Der Verfassungsgerichtshof geht somit in ständiger Rechtsprechung davon aus, dass die Behörde bei Anwendung der vom Gesetzgeber mit unbestimmten Begriffen umschriebenen Voraussetzungen für die Erlassung von Verkehrsbeschränkungen oder -verboten durch Verordnung einen Vergleich der Verkehrs- und Umweltverhältnisse anzustellen hat. Die betreffenden Verhältnisse an den Straßenstrecken, für welche eine Herabsetzung der zulässigen Höchstgeschwindigkeit in Betracht gezogen wird, müssen derart beschaffen sein, dass sie gegenüber anderen Straßen eine Herabsetzung der zulässigen Höchstgeschwindigkeit gebieten.
2.2.2. Mit der angefochtenen Verordnung wurde in Verbindung mit einem einen integrierenden Bestandteil dieser Verordnung bildenden Plan für einen näher umschriebenen Bereich der Körösistraße "aufgrund des Verhandlungsergebnisses vom 08.06.2009" eine Geschwindigkeitsbeschränkung von 30 km/h mit dem Zusatz "Werktags, Montag bis Freitag von 0730 bis 14.00 Uhr" verordnet.
In dem von der verordnungserlassenden Behörde vorgelegten Verordnungsakt finden sich lediglich ablehnende (fachliche) Stellungnahmen und demgegenüber keine nachvollziehbare Darlegung der Erforderlichkeit zur Erlassung der angefochtenen Verordnung iSd §43 Abs1 StVO 1960. Der zwar im Widerspruch zu diesen im Verordnungsakt dokumentierten fachlichen Stellungnahmen stehende, aber im Akt nicht näher begründete "dringende verkehrspolitische Wunsch" der zuständigen Stadtsenatsreferentin kann diese Darlegung nicht ersetzen.
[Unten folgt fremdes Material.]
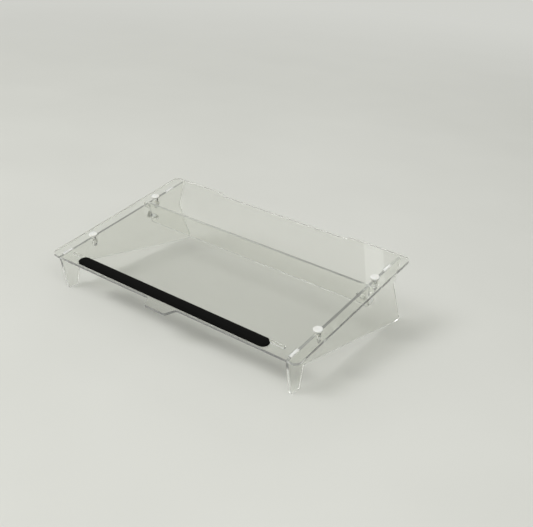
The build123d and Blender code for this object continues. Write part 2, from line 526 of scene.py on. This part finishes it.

Die angefochtene Verordnung findet damit keine Deckung im Gesetz (vgl zB VfGH 25.6.2021, V416/2020 ua).
V. Ergebnis
1. Die Verordnung des Stadtsenates der Stadt Graz vom 16. Juni 2009, Z A 10/1 016753/2009 0005, kundgemacht durch Aufstellung von Straßenverkehrszeichen, ist als gesetzwidrig aufzuheben.
2. Die Verpflichtung der Steiermärkischen Landesregierung zur unverzüglichen Kundmachung der Aufhebung erfließt aus Art139 Abs5 erster Satz B VG und §59 Abs2 VfGG iVm §2 Abs1 Z7 Stmk Kundmachungsgesetz.
3. Diese Entscheidung konnte gemäß §19 Abs4 VfGG ohne mündliche Verhandlung in nichtöffentlicher Sitzung getroffen werden.